Women tend to be less confident than men when it comes to managing investments, according to a new study by Merrill Lynch and Age Wave. Fifty-two percent of women in the study were confident investors while over two-thirds of men were confident in their investment abilities.

The confidence deficit is even more pronounced among millennials, with 63% of women ages 18-29 reporting that financial planning is too difficult to even contemplate.

Funny thing is, women may be better investors than men. A 2016 study by Fidelity Investments found than women earned 0.4% higher returns than men. This may not sound like much, but over many years, it can make a big difference in the value of an account.
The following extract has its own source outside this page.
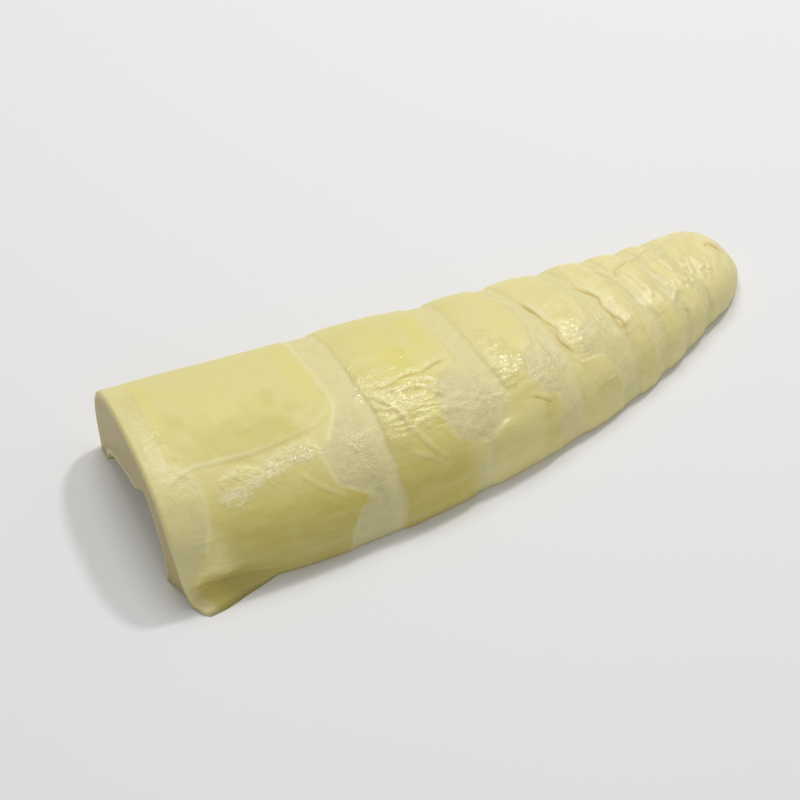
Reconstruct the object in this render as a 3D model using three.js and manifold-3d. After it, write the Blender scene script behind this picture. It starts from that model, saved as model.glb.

There are two big reasons for this performance advantage:

  • Age-appropriate diversification—Women are less likely than men to have their savings fully invested in stocks, and more likely to be invested in a well-diversified portfolio suitable for their age and long-term goals. This means a portfolio that is generally less risky than a more speculative, all-stock portfolio.
  • Patience—Women don’t trade nearly as often as men, preferring a more patient approach. As superstar investor Warren Buffet has demonstrated, buy and hold can be a very successful investment strategy over the long term.

If you feel like you’re lacking the confidence necessary to make your own investment decisions, take the time to actively educate yourself on investing basics and risk management strategies. The more you know, the easier it will be for you to balance your risk and return goals.

Working with a professional advisor may also help your confidence level. An objective, fee-only financial advisor can help you design a diversified investment portfolio appropriate for your long-term needs.

Financial security is up to you

When it comes to saving, investing and financial planning, women may face some disadvantages, such as lower pay and confidence levels compared to men, but also some advantages, such as longer lifespans and smarter investing instincts. With focused actions, you can increase your retirement income security and boost your overall confidence about the future.